Вы стоите совсем близко друг к другу, и теперь я вижу в полоске света два упрямых профиля с набухшими на шее венами. Потом вдруг — одно движение руки: постой, послушай… И жалуется гитара, и мы тонем в ее плаче. Солнце теперь светит с другой стороны, скульптурно вырисовывая ваши лица, потом и они уходят в тень, и видно лишь светлое дерево гитар и ваши такие разные руки, пальцы, рвущие струны. Уважение друг к другу, возникшее с первых минут знакомства, останется у вас на всю жизнь. В противоположность остальным членам семьи Дмитриевичей Алеша единственный ни разу не взял денег, которые ты швыряешь безумными ночами направо и налево: на следующий день он возвращает тебе эти деньги, аккуратно запечатанные в конверт.

Однажды Алеша взял колоду карт и протянул ее мне:

«Вытащи две. — И, посмотрев карты, сказал своим глухим голосом. — Туз червей, девятка пик — любовь, смерть…»

На нашем фото в рамке приколот червовый туз. Фотография так и осталась висеть на стене.

Мой отец, певший семь сезонов в опере Монте-Карло, чуть не спустил все свое состояние в казино — недалеко было ходить. Как он говорил, в случае проблемы с жильем мы можем поселиться прямо в казино, которое, по его мнению, уже отчасти принадлежало ему — столько он просадил там денег.
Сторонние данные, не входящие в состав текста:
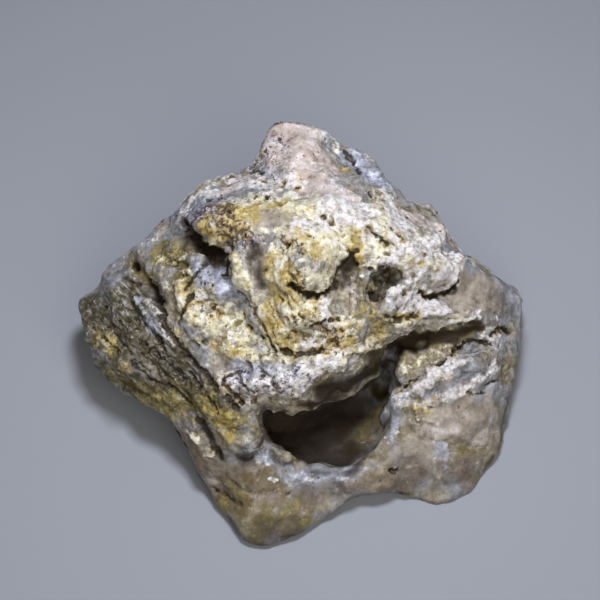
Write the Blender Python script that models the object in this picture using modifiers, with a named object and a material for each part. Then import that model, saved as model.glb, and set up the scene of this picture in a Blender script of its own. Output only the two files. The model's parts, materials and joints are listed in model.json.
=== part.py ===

В одно прекрасное утро мы едем в Геную, где должны сесть на пароход. В Монте-Карло я хочу показать тебе это казино.

Я робко спрашиваю, можно ли войти посмотреть. Улыбающийся привратник отвечает, что можно даже сыграть.

Это не входило в мою программу, но, перехватив твой умоляющий взгляд, я говорю:

— Ладно, пошли, но ты ведь знаешь, у нас мало наличных денег и поэтому мы будем играть символически.

Зал выглядит днем немного печально. Никого нет, кроме нескольких старичков, которые пришли попытать счастья.